● What is needed:
The listing beneath should be written out in full, exactly as shown.

======

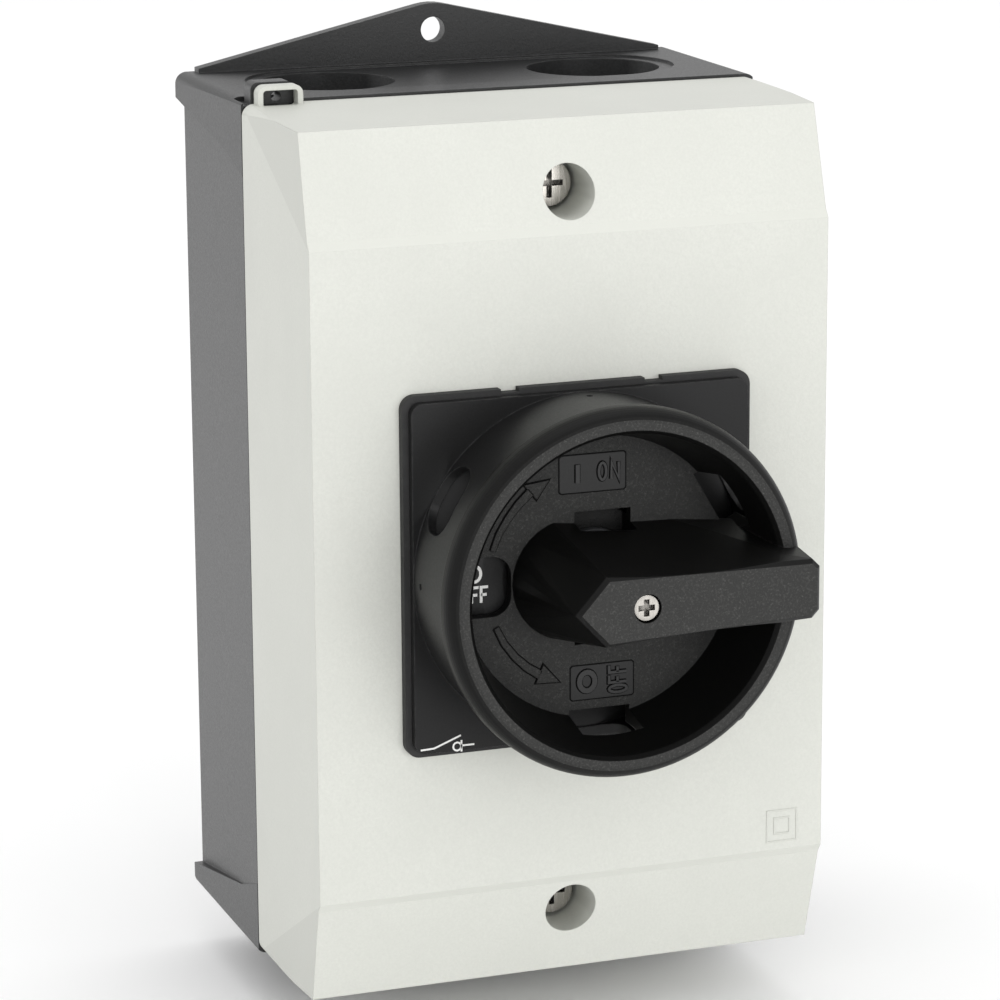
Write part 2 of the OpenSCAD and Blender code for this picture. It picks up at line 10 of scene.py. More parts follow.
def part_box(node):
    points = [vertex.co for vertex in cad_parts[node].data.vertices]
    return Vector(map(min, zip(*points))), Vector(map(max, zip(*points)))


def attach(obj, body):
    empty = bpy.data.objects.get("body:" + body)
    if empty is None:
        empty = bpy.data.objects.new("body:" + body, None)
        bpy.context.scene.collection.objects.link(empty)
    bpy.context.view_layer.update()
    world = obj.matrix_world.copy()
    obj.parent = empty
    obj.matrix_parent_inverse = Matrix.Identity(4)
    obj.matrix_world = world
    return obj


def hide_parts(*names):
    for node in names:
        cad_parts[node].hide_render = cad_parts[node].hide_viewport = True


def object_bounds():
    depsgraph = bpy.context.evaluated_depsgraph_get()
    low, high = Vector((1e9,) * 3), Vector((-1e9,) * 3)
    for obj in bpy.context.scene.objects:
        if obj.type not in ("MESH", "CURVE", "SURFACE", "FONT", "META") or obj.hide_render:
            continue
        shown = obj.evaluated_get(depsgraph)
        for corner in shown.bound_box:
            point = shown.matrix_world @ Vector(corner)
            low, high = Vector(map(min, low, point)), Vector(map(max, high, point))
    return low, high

======

● The output:
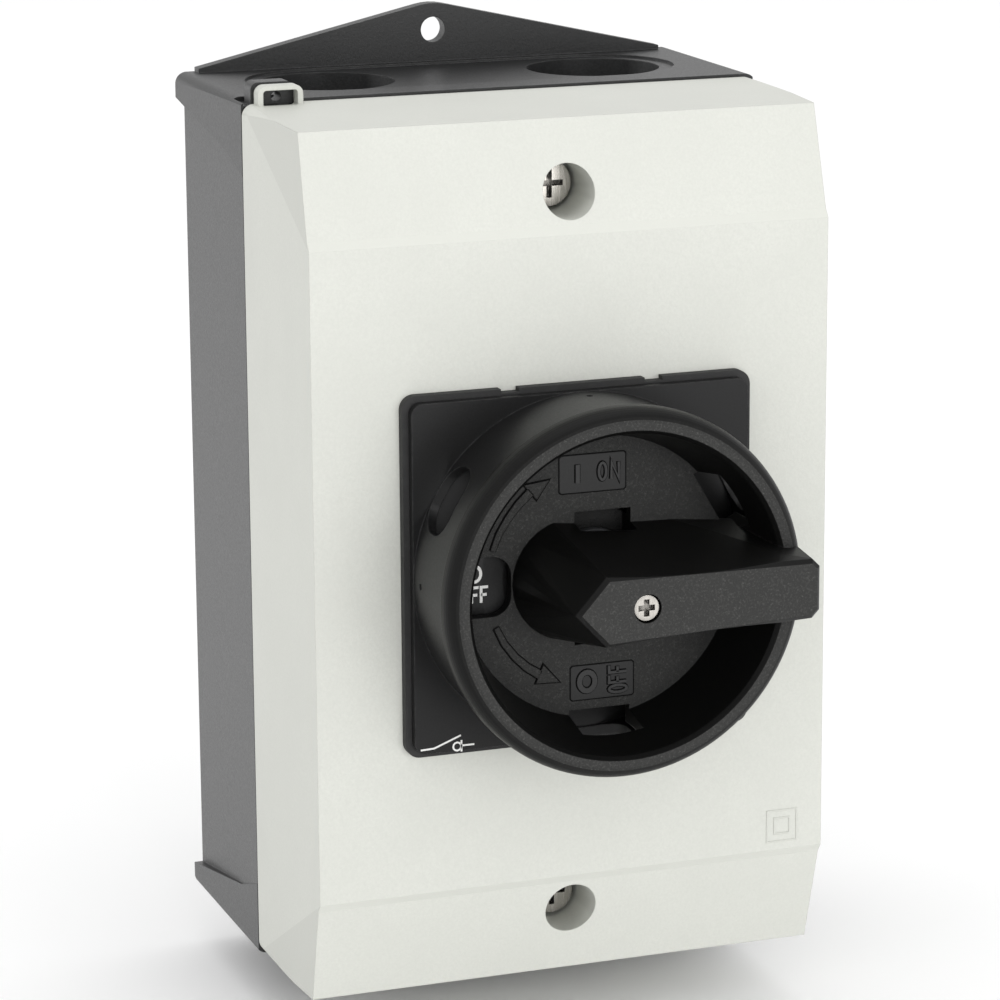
Write part 2 of the OpenSCAD and Blender code for this picture. It picks up at line 10 of scene.py. More parts follow.
def part_box(node):
    points = [vertex.co for vertex in cad_parts[node].data.vertices]
    return Vector(map(min, zip(*points))), Vector(map(max, zip(*points)))


def attach(obj, body):
    empty = bpy.data.objects.get("body:" + body)
    if empty is None:
        empty = bpy.data.objects.new("body:" + body, None)
        bpy.context.scene.collection.objects.link(empty)
    bpy.context.view_layer.update()
    world = obj.matrix_world.copy()
    obj.parent = empty
    obj.matrix_parent_inverse = Matrix.Identity(4)
    obj.matrix_world = world
    return obj


def hide_parts(*names):
    for node in names:
        cad_parts[node].hide_render = cad_parts[node].hide_viewport = True


def object_bounds():
    depsgraph = bpy.context.evaluated_depsgraph_get()
    low, high = Vector((1e9,) * 3), Vector((-1e9,) * 3)
    for obj in bpy.context.scene.objects:
        if obj.type not in ("MESH", "CURVE", "SURFACE", "FONT", "META") or obj.hide_render:
            continue
        shown = obj.evaluated_get(depsgraph)
        for corner in shown.bound_box:
            point = shown.matrix_world @ Vector(corner)
            low, high = Vector(map(min, low, point)), Vector(map(max, high, point))
    return low, high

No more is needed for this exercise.